Start SOURCE DATA

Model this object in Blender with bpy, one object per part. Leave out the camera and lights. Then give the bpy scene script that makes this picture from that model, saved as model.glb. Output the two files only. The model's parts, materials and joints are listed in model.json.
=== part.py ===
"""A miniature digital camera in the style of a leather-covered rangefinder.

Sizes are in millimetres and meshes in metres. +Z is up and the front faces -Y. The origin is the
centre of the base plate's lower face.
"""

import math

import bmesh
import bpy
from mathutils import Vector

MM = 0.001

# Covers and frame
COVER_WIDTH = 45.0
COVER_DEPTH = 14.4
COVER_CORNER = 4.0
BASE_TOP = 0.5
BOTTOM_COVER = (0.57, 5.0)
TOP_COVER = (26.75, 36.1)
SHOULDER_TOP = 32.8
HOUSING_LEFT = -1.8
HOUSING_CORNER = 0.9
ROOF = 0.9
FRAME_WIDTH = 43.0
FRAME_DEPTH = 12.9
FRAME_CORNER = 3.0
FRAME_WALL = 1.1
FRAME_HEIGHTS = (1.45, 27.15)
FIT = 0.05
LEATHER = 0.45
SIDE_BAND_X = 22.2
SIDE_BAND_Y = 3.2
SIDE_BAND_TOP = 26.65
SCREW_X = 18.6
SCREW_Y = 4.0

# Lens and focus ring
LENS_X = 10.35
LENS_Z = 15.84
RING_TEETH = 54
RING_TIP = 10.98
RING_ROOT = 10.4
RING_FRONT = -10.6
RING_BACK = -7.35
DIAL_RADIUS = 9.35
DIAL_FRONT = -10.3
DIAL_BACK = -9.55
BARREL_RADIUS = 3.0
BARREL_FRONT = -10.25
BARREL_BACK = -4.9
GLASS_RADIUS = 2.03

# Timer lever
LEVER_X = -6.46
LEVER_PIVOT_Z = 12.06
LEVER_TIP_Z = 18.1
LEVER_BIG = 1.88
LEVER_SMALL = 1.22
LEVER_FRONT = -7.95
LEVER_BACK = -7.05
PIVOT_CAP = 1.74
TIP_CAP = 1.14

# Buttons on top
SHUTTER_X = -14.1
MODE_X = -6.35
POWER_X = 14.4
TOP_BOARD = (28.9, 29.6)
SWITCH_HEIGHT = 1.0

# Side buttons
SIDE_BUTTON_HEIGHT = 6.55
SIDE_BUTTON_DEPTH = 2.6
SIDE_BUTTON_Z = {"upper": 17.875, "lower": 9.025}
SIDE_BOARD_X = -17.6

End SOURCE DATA

▶ **TASK DESCRIPTION**: Output the lines above verbatim and in full.

▶ **SOLVED EXERCISE**:
Model this object in Blender with bpy, one object per part. Leave out the camera and lights. Then give the bpy scene script that makes this picture from that model, saved as model.glb. Output the two files only. The model's parts, materials and joints are listed in model.json.
=== part.py ===
"""A miniature digital camera in the style of a leather-covered rangefinder.

Sizes are in millimetres and meshes in metres. +Z is up and the front faces -Y. The origin is the
centre of the base plate's lower face.
"""

import math

import bmesh
import bpy
from mathutils import Vector

MM = 0.001

# Covers and frame
COVER_WIDTH = 45.0
COVER_DEPTH = 14.4
COVER_CORNER = 4.0
BASE_TOP = 0.5
BOTTOM_COVER = (0.57, 5.0)
TOP_COVER = (26.75, 36.1)
SHOULDER_TOP = 32.8
HOUSING_LEFT = -1.8
HOUSING_CORNER = 0.9
ROOF = 0.9
FRAME_WIDTH = 43.0
FRAME_DEPTH = 12.9
FRAME_CORNER = 3.0
FRAME_WALL = 1.1
FRAME_HEIGHTS = (1.45, 27.15)
FIT = 0.05
LEATHER = 0.45
SIDE_BAND_X = 22.2
SIDE_BAND_Y = 3.2
SIDE_BAND_TOP = 26.65
SCREW_X = 18.6
SCREW_Y = 4.0

# Lens and focus ring
LENS_X = 10.35
LENS_Z = 15.84
RING_TEETH = 54
RING_TIP = 10.98
RING_ROOT = 10.4
RING_FRONT = -10.6
RING_BACK = -7.35
DIAL_RADIUS = 9.35
DIAL_FRONT = -10.3
DIAL_BACK = -9.55
BARREL_RADIUS = 3.0
BARREL_FRONT = -10.25
BARREL_BACK = -4.9
GLASS_RADIUS = 2.03

# Timer lever
LEVER_X = -6.46
LEVER_PIVOT_Z = 12.06
LEVER_TIP_Z = 18.1
LEVER_BIG = 1.88
LEVER_SMALL = 1.22
LEVER_FRONT = -7.95
LEVER_BACK = -7.05
PIVOT_CAP = 1.74
TIP_CAP = 1.14

# Buttons on top
SHUTTER_X = -14.1
MODE_X = -6.35
POWER_X = 14.4
TOP_BOARD = (28.9, 29.6)
SWITCH_HEIGHT = 1.0

# Side buttons
SIDE_BUTTON_HEIGHT = 6.55
SIDE_BUTTON_DEPTH = 2.6
SIDE_BUTTON_Z = {"upper": 17.875, "lower": 9.025}
SIDE_BOARD_X = -17.6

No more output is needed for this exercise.